- PROBLEM TO SOLVE
Below is the data. Give it again, complete and exact.

======== DATA SHOWN ========

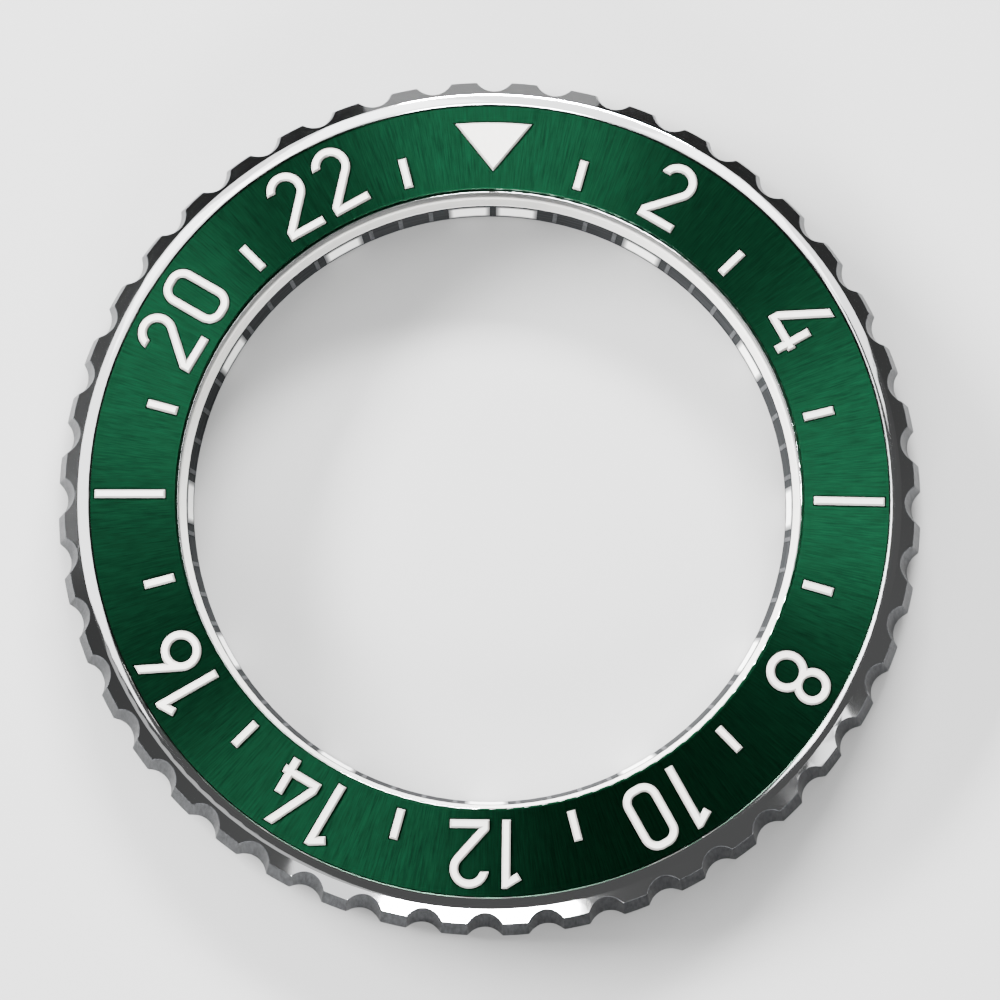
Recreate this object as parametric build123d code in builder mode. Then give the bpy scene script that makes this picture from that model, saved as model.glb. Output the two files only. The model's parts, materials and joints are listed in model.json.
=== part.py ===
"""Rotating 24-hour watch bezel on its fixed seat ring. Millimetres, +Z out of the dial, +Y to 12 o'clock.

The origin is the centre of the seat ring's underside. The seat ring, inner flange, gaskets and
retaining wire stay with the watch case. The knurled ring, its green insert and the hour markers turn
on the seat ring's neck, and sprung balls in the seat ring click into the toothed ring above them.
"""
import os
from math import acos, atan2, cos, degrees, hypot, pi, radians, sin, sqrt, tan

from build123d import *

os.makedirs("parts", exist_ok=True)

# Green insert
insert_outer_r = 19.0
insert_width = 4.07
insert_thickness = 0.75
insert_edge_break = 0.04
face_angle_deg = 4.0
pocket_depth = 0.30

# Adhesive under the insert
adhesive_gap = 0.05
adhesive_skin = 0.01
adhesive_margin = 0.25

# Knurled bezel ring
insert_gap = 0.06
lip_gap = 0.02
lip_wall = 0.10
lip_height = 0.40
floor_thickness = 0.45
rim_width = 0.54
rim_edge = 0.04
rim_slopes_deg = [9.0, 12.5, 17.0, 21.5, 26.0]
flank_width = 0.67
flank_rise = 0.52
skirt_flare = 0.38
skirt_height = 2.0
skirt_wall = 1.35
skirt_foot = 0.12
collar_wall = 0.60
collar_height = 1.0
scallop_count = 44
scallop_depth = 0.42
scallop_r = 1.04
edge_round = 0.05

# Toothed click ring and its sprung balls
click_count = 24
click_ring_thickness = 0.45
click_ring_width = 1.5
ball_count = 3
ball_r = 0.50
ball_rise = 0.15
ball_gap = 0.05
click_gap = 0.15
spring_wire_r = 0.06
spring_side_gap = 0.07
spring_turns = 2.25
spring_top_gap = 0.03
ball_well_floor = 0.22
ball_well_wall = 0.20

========

- OUTPUT FOR THIS TASK
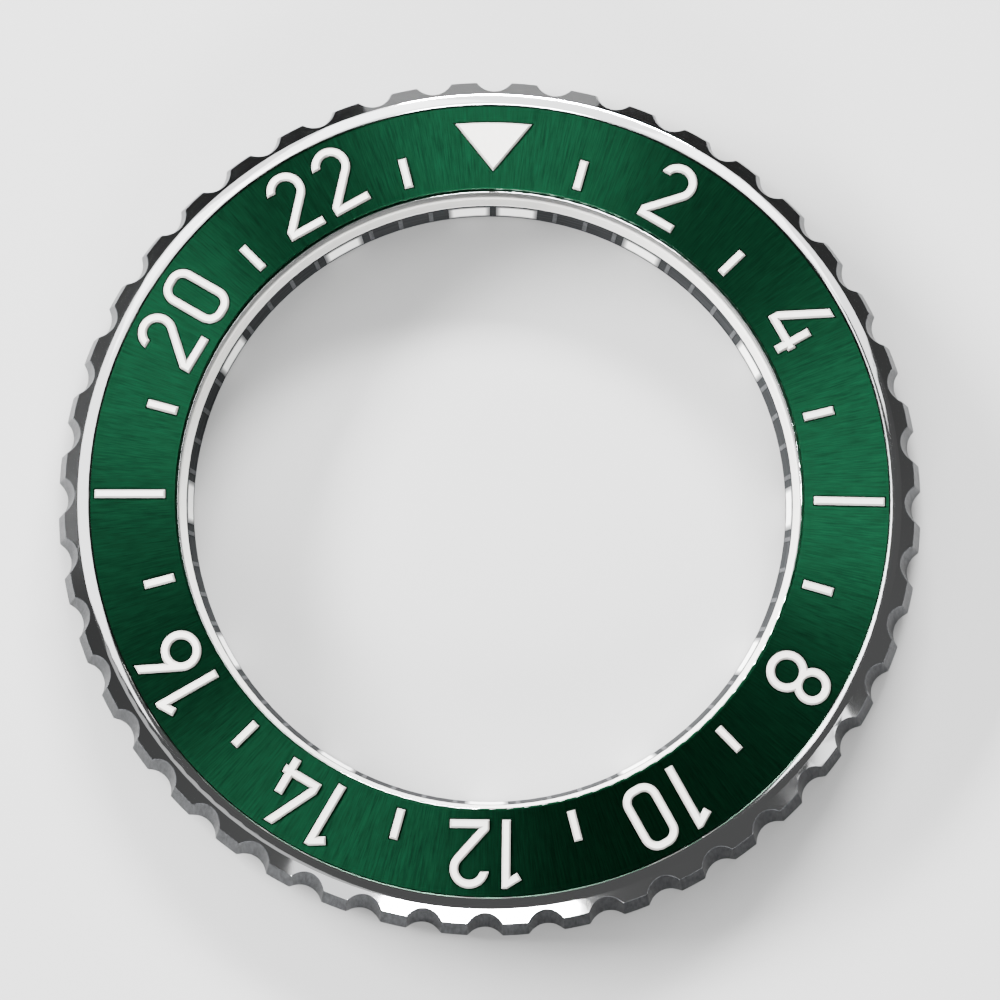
Recreate this object as parametric build123d code in builder mode. Then give the bpy scene script that makes this picture from that model, saved as model.glb. Output the two files only. The model's parts, materials and joints are listed in model.json.
=== part.py ===
"""Rotating 24-hour watch bezel on its fixed seat ring. Millimetres, +Z out of the dial, +Y to 12 o'clock.

The origin is the centre of the seat ring's underside. The seat ring, inner flange, gaskets and
retaining wire stay with the watch case. The knurled ring, its green insert and the hour markers turn
on the seat ring's neck, and sprung balls in the seat ring click into the toothed ring above them.
"""
import os
from math import acos, atan2, cos, degrees, hypot, pi, radians, sin, sqrt, tan

from build123d import *

os.makedirs("parts", exist_ok=True)

# Green insert
insert_outer_r = 19.0
insert_width = 4.07
insert_thickness = 0.75
insert_edge_break = 0.04
face_angle_deg = 4.0
pocket_depth = 0.30

# Adhesive under the insert
adhesive_gap = 0.05
adhesive_skin = 0.01
adhesive_margin = 0.25

# Knurled bezel ring
insert_gap = 0.06
lip_gap = 0.02
lip_wall = 0.10
lip_height = 0.40
floor_thickness = 0.45
rim_width = 0.54
rim_edge = 0.04
rim_slopes_deg = [9.0, 12.5, 17.0, 21.5, 26.0]
flank_width = 0.67
flank_rise = 0.52
skirt_flare = 0.38
skirt_height = 2.0
skirt_wall = 1.35
skirt_foot = 0.12
collar_wall = 0.60
collar_height = 1.0
scallop_count = 44
scallop_depth = 0.42
scallop_r = 1.04
edge_round = 0.05

# Toothed click ring and its sprung balls
click_count = 24
click_ring_thickness = 0.45
click_ring_width = 1.5
ball_count = 3
ball_r = 0.50
ball_rise = 0.15
ball_gap = 0.05
click_gap = 0.15
spring_wire_r = 0.06
spring_side_gap = 0.07
spring_turns = 2.25
spring_top_gap = 0.03
ball_well_floor = 0.22
ball_well_wall = 0.20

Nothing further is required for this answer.